- Given problem
Restate, word for word, every line of the data.

- Given data
------
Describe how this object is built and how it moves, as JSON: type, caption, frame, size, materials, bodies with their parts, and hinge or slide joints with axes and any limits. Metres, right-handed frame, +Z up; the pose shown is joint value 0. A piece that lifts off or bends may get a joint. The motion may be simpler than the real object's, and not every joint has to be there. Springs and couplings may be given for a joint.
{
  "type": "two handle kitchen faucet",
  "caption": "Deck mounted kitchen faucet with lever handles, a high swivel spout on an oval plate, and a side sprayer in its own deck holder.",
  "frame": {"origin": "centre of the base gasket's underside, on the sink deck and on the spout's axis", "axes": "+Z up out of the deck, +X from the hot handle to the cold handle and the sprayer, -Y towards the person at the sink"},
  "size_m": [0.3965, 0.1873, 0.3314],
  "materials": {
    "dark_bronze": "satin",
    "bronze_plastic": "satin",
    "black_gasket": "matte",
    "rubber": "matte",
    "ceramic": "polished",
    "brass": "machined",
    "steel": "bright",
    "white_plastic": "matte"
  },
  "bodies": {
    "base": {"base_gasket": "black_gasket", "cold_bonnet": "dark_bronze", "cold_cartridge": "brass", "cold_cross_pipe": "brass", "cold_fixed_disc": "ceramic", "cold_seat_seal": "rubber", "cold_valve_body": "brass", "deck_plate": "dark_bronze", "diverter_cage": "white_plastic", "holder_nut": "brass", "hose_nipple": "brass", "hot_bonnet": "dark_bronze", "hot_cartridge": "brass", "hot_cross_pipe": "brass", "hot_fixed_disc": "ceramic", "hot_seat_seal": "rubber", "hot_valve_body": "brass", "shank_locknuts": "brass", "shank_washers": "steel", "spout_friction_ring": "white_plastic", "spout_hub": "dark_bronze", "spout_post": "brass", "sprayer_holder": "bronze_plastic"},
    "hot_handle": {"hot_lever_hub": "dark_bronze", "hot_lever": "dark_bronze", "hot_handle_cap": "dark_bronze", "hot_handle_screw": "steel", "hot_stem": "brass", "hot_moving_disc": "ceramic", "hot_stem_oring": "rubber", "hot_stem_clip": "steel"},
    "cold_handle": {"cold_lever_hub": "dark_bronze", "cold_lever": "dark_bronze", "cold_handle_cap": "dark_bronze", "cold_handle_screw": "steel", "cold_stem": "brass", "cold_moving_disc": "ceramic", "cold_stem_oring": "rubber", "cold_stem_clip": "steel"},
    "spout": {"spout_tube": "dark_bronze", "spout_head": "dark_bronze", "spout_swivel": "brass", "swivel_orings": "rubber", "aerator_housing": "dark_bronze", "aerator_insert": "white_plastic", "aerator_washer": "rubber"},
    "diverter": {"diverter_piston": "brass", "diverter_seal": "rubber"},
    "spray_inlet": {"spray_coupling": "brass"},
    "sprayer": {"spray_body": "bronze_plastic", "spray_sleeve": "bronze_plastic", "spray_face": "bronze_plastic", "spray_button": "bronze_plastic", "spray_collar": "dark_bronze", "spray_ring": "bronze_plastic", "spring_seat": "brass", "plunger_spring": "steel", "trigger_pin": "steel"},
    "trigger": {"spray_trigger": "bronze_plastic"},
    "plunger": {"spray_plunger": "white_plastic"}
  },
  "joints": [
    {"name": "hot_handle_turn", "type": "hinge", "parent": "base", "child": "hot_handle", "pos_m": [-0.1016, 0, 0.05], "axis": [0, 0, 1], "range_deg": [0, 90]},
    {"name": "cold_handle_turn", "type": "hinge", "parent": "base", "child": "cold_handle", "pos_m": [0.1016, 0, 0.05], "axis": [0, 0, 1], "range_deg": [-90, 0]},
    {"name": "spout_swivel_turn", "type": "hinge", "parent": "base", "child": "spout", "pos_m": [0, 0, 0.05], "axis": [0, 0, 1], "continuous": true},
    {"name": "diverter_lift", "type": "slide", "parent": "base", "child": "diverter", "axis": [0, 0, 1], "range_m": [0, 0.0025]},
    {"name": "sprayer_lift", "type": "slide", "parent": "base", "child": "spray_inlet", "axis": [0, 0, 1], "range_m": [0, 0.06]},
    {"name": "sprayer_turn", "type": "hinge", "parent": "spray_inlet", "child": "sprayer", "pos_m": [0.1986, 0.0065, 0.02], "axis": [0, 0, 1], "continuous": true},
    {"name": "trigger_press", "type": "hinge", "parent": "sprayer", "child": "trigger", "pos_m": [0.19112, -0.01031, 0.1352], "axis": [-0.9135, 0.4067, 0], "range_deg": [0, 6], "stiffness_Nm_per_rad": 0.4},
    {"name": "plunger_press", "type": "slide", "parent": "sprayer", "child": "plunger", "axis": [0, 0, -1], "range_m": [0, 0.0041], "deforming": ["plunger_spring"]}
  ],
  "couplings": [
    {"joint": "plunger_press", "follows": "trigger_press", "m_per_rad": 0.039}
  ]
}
------
- Finished answer
Describe how this object is built and how it moves, as JSON: type, caption, frame, size, materials, bodies with their parts, and hinge or slide joints with axes and any limits. Metres, right-handed frame, +Z up; the pose shown is joint value 0. A piece that lifts off or bends may get a joint. The motion may be simpler than the real object's, and not every joint has to be there. Springs and couplings may be given for a joint.
{
  "type": "two handle kitchen faucet",
  "caption": "Deck mounted kitchen faucet with lever handles, a high swivel spout on an oval plate, and a side sprayer in its own deck holder.",
  "frame": {"origin": "centre of the base gasket's underside, on the sink deck and on the spout's axis", "axes": "+Z up out of the deck, +X from the hot handle to the cold handle and the sprayer, -Y towards the person at the sink"},
  "size_m": [0.3965, 0.1873, 0.3314],
  "materials": {
    "dark_bronze": "satin",
    "bronze_plastic": "satin",
    "black_gasket": "matte",
    "rubber": "matte",
    "ceramic": "polished",
    "brass": "machined",
    "steel": "bright",
    "white_plastic": "matte"
  },
  "bodies": {
    "base": {"base_gasket": "black_gasket", "cold_bonnet": "dark_bronze", "cold_cartridge": "brass", "cold_cross_pipe": "brass", "cold_fixed_disc": "ceramic", "cold_seat_seal": "rubber", "cold_valve_body": "brass", "deck_plate": "dark_bronze", "diverter_cage": "white_plastic", "holder_nut": "brass", "hose_nipple": "brass", "hot_bonnet": "dark_bronze", "hot_cartridge": "brass", "hot_cross_pipe": "brass", "hot_fixed_disc": "ceramic", "hot_seat_seal": "rubber", "hot_valve_body": "brass", "shank_locknuts": "brass", "shank_washers": "steel", "spout_friction_ring": "white_plastic", "spout_hub": "dark_bronze", "spout_post": "brass", "sprayer_holder": "bronze_plastic"},
    "hot_handle": {"hot_lever_hub": "dark_bronze", "hot_lever": "dark_bronze", "hot_handle_cap": "dark_bronze", "hot_handle_screw": "steel", "hot_stem": "brass", "hot_moving_disc": "ceramic", "hot_stem_oring": "rubber", "hot_stem_clip": "steel"},
    "cold_handle": {"cold_lever_hub": "dark_bronze", "cold_lever": "dark_bronze", "cold_handle_cap": "dark_bronze", "cold_handle_screw": "steel", "cold_stem": "brass", "cold_moving_disc": "ceramic", "cold_stem_oring": "rubber", "cold_stem_clip": "steel"},
    "spout": {"spout_tube": "dark_bronze", "spout_head": "dark_bronze", "spout_swivel": "brass", "swivel_orings": "rubber", "aerator_housing": "dark_bronze", "aerator_insert": "white_plastic", "aerator_washer": "rubber"},
    "diverter": {"diverter_piston": "brass", "diverter_seal": "rubber"},
    "spray_inlet": {"spray_coupling": "brass"},
    "sprayer": {"spray_body": "bronze_plastic", "spray_sleeve": "bronze_plastic", "spray_face": "bronze_plastic", "spray_button": "bronze_plastic", "spray_collar": "dark_bronze", "spray_ring": "bronze_plastic", "spring_seat": "brass", "plunger_spring": "steel", "trigger_pin": "steel"},
    "trigger": {"spray_trigger": "bronze_plastic"},
    "plunger": {"spray_plunger": "white_plastic"}
  },
  "joints": [
    {"name": "hot_handle_turn", "type": "hinge", "parent": "base", "child": "hot_handle", "pos_m": [-0.1016, 0, 0.05], "axis": [0, 0, 1], "range_deg": [0, 90]},
    {"name": "cold_handle_turn", "type": "hinge", "parent": "base", "child": "cold_handle", "pos_m": [0.1016, 0, 0.05], "axis": [0, 0, 1], "range_deg": [-90, 0]},
    {"name": "spout_swivel_turn", "type": "hinge", "parent": "base", "child": "spout", "pos_m": [0, 0, 0.05], "axis": [0, 0, 1], "continuous": true},
    {"name": "diverter_lift", "type": "slide", "parent": "base", "child": "diverter", "axis": [0, 0, 1], "range_m": [0, 0.0025]},
    {"name": "sprayer_lift", "type": "slide", "parent": "base", "child": "spray_inlet", "axis": [0, 0, 1], "range_m": [0, 0.06]},
    {"name": "sprayer_turn", "type": "hinge", "parent": "spray_inlet", "child": "sprayer", "pos_m": [0.1986, 0.0065, 0.02], "axis": [0, 0, 1], "continuous": true},
    {"name": "trigger_press", "type": "hinge", "parent": "sprayer", "child": "trigger", "pos_m": [0.19112, -0.01031, 0.1352], "axis": [-0.9135, 0.4067, 0], "range_deg": [0, 6], "stiffness_Nm_per_rad": 0.4},
    {"name": "plunger_press", "type": "slide", "parent": "sprayer", "child": "plunger", "axis": [0, 0, -1], "range_m": [0, 0.0041], "deforming": ["plunger_spring"]}
  ],
  "couplings": [
    {"joint": "plunger_press", "follows": "trigger_press", "m_per_rad": 0.039}
  ]
}